WHAT THIS TASK INVOLVES:
Print the first line of the material below and each line after it, exactly as written, ending with the line that contains "HEEL_EASE = 14.0".

SUPPLIED INFORMATION:
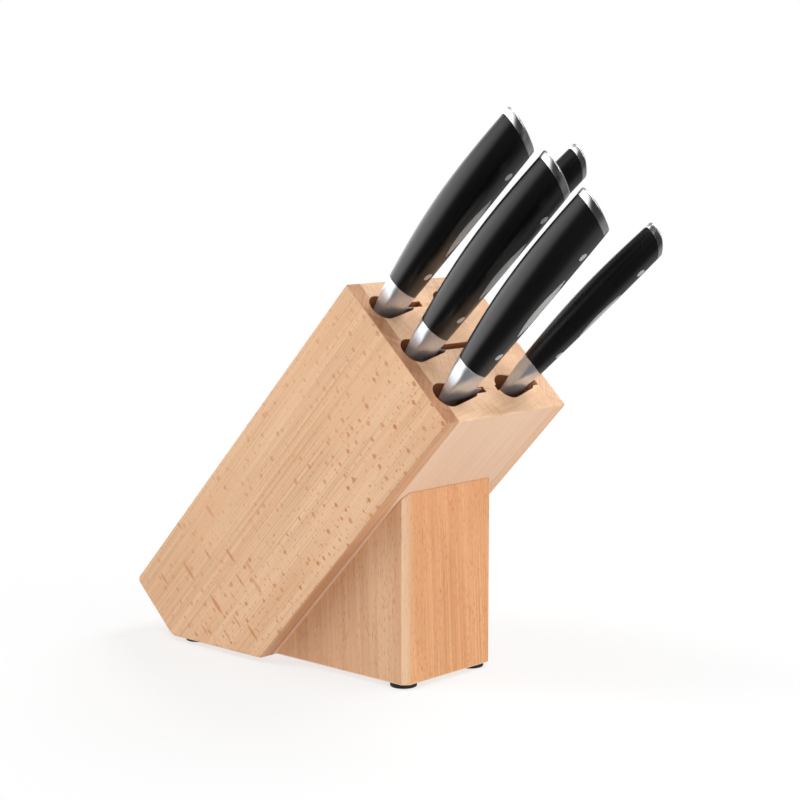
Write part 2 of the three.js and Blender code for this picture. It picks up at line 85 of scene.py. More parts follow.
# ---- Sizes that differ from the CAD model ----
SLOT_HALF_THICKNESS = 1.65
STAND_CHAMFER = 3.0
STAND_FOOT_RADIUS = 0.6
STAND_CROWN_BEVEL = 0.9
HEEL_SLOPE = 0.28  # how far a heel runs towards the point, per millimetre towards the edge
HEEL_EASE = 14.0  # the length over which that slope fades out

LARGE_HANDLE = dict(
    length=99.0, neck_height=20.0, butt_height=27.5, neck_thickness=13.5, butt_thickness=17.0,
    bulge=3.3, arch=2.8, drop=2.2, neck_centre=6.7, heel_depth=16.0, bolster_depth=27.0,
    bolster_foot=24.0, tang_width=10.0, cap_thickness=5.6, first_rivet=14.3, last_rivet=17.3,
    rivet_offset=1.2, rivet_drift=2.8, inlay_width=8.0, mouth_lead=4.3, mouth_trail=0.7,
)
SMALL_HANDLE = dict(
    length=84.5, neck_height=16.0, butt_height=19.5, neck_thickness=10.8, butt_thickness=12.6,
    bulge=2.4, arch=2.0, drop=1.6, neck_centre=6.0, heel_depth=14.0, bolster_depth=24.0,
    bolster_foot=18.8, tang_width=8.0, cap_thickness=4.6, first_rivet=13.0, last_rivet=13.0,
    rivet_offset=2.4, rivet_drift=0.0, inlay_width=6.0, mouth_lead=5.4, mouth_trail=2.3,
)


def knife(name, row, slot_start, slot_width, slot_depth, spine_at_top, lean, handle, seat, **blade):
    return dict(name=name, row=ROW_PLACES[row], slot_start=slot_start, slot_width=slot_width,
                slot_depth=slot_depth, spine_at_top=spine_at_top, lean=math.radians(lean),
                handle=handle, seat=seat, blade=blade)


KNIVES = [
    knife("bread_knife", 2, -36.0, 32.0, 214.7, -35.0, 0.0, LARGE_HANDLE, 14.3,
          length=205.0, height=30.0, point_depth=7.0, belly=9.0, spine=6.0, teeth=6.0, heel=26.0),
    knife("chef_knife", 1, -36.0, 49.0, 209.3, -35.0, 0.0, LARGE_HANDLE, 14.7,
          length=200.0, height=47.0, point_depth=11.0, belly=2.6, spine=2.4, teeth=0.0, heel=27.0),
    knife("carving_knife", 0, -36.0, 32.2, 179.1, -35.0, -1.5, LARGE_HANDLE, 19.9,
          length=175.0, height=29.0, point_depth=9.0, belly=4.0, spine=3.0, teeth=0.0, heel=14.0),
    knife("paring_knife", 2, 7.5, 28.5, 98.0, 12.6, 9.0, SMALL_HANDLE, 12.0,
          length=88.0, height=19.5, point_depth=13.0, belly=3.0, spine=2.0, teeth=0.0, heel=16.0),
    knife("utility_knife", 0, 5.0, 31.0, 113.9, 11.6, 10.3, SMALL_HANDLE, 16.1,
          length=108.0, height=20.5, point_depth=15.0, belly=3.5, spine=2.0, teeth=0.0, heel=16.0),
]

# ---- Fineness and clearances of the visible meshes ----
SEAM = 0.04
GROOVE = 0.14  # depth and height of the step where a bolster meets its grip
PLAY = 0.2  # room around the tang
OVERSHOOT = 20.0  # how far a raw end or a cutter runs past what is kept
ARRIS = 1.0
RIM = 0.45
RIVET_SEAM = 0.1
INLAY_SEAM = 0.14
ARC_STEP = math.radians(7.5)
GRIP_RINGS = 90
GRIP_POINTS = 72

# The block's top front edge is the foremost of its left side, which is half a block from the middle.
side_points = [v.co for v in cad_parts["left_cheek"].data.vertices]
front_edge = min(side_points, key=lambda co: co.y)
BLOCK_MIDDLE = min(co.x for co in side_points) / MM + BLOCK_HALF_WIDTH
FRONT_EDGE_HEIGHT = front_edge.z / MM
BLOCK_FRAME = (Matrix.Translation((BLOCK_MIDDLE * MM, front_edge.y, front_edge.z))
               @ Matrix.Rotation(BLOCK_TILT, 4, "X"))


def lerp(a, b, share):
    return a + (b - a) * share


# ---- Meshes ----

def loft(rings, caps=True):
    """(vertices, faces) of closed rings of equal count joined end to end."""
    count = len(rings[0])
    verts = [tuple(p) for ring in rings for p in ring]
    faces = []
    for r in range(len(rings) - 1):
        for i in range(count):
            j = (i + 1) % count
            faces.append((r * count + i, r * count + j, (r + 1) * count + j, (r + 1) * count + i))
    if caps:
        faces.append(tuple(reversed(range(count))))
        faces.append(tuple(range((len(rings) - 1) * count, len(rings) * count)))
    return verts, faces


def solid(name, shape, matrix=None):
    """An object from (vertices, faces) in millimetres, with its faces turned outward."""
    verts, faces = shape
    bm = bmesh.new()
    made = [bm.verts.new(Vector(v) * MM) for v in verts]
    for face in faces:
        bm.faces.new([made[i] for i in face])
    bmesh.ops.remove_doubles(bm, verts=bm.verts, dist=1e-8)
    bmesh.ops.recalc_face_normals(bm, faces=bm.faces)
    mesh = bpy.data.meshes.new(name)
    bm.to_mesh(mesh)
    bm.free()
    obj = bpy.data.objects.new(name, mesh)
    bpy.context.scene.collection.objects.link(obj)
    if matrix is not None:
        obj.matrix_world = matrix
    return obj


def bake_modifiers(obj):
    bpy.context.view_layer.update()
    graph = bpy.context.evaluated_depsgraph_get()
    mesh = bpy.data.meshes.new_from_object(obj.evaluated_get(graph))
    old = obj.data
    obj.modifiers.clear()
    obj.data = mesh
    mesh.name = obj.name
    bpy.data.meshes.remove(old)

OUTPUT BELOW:
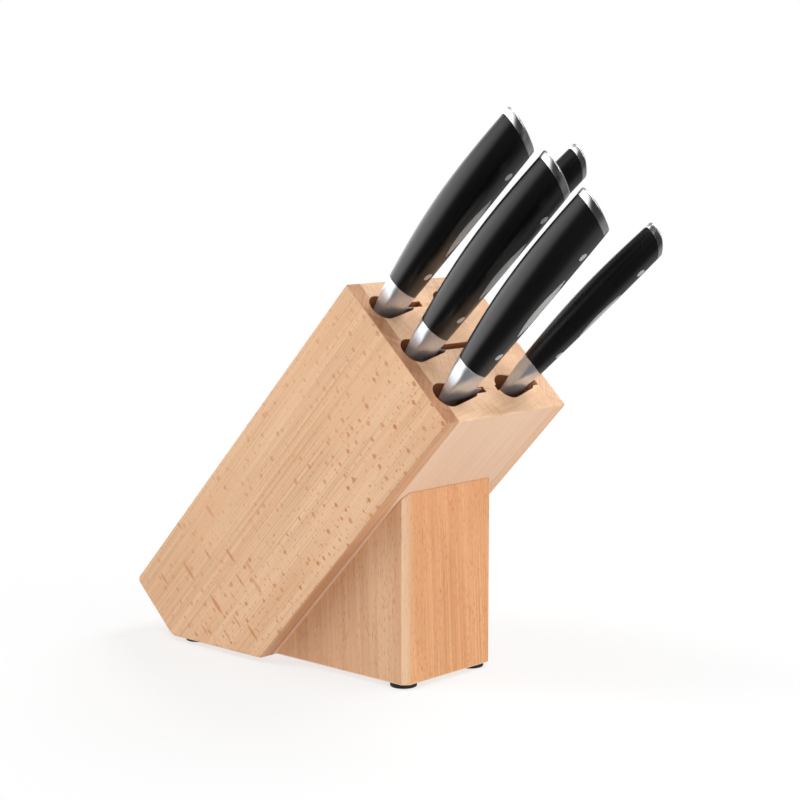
Write part 2 of the three.js and Blender code for this picture. It picks up at line 85 of scene.py. More parts follow.
# ---- Sizes that differ from the CAD model ----
SLOT_HALF_THICKNESS = 1.65
STAND_CHAMFER = 3.0
STAND_FOOT_RADIUS = 0.6
STAND_CROWN_BEVEL = 0.9
HEEL_SLOPE = 0.28  # how far a heel runs towards the point, per millimetre towards the edge
HEEL_EASE = 14.0  # the length over which that slope fades out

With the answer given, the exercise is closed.